** Goal of the exercise **
Set down exactly the lines of the listing below, please, beginning with the first and ending with the line that holds "DECK_SMEAR = (82.6, -15, 4.4, 9)".

** Recorded information **
>>>
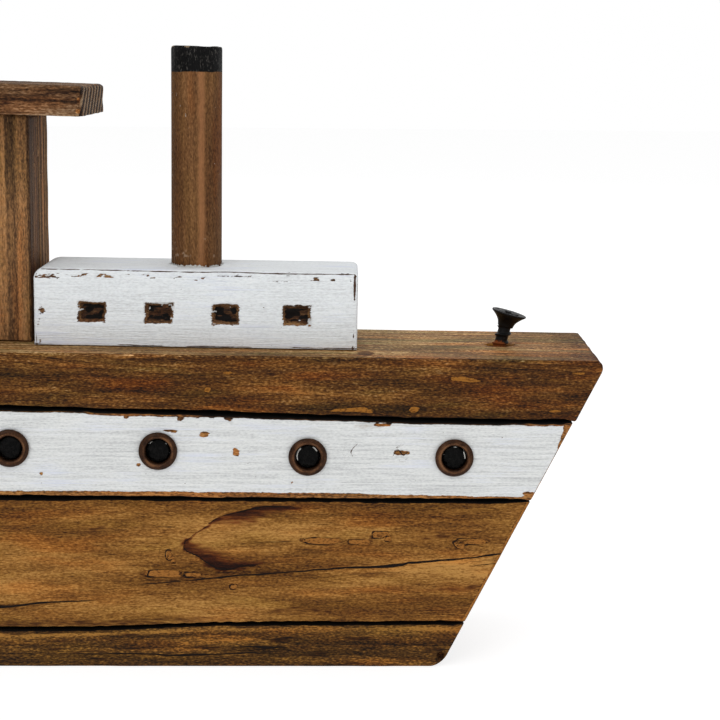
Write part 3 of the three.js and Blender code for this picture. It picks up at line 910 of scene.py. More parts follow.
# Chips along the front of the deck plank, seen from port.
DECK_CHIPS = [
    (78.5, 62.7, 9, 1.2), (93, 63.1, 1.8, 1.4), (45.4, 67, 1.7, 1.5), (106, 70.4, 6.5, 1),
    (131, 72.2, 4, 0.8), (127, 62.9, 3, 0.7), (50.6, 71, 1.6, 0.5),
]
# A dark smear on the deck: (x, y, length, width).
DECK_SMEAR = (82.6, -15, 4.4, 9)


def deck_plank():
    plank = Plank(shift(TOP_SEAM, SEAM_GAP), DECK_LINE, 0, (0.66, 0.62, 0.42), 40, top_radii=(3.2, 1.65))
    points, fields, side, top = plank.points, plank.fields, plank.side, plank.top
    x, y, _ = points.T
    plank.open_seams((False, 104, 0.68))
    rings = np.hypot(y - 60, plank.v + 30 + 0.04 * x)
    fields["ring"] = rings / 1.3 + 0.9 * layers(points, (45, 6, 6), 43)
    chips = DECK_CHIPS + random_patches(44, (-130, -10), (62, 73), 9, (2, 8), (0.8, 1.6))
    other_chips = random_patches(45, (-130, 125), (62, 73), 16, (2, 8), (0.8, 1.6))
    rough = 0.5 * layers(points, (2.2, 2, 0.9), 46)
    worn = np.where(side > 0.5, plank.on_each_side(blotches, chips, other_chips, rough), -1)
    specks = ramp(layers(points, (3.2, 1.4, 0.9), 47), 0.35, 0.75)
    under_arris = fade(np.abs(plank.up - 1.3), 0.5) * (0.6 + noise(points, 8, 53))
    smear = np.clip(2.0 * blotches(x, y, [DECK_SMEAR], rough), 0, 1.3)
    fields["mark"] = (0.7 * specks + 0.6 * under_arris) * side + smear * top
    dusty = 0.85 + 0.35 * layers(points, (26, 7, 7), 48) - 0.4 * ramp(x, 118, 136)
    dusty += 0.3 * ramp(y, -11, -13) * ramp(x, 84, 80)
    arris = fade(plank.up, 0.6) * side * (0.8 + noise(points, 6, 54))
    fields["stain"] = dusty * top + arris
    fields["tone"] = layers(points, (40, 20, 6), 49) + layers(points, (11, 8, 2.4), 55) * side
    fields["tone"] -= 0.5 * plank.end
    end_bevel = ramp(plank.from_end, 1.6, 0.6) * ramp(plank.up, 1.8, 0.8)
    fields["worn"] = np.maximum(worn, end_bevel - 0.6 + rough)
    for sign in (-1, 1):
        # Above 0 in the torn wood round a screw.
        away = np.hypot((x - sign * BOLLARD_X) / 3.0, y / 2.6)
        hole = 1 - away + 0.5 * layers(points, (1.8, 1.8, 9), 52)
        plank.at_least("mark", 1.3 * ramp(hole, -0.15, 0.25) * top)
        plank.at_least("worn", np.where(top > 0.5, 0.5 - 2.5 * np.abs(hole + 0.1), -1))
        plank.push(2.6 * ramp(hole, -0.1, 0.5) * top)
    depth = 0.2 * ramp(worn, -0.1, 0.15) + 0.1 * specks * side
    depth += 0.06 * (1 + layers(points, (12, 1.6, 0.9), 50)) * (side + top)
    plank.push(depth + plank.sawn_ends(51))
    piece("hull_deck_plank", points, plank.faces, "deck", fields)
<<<
** Answer to the problem **
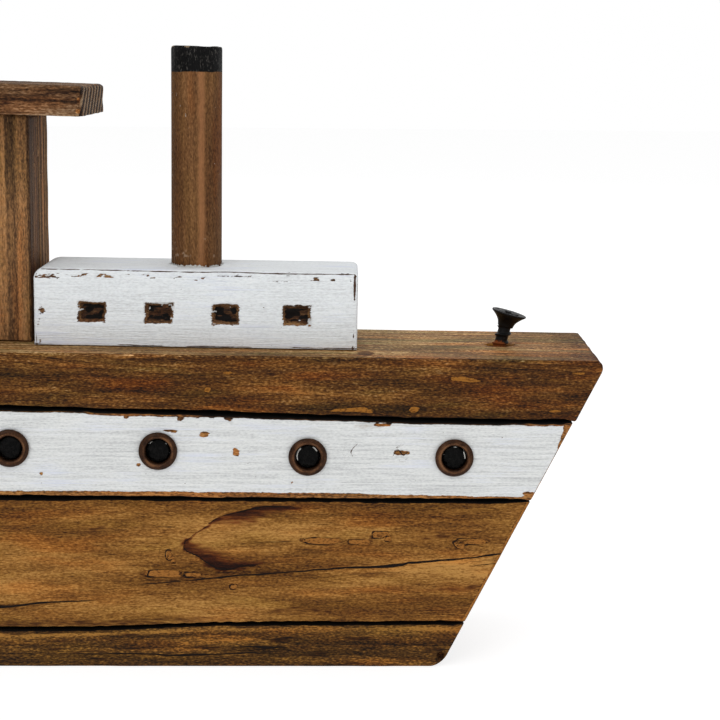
Write part 3 of the three.js and Blender code for this picture. It picks up at line 910 of scene.py. More parts follow.
# Chips along the front of the deck plank, seen from port.
DECK_CHIPS = [
    (78.5, 62.7, 9, 1.2), (93, 63.1, 1.8, 1.4), (45.4, 67, 1.7, 1.5), (106, 70.4, 6.5, 1),
    (131, 72.2, 4, 0.8), (127, 62.9, 3, 0.7), (50.6, 71, 1.6, 0.5),
]
# A dark smear on the deck: (x, y, length, width).
DECK_SMEAR = (82.6, -15, 4.4, 9)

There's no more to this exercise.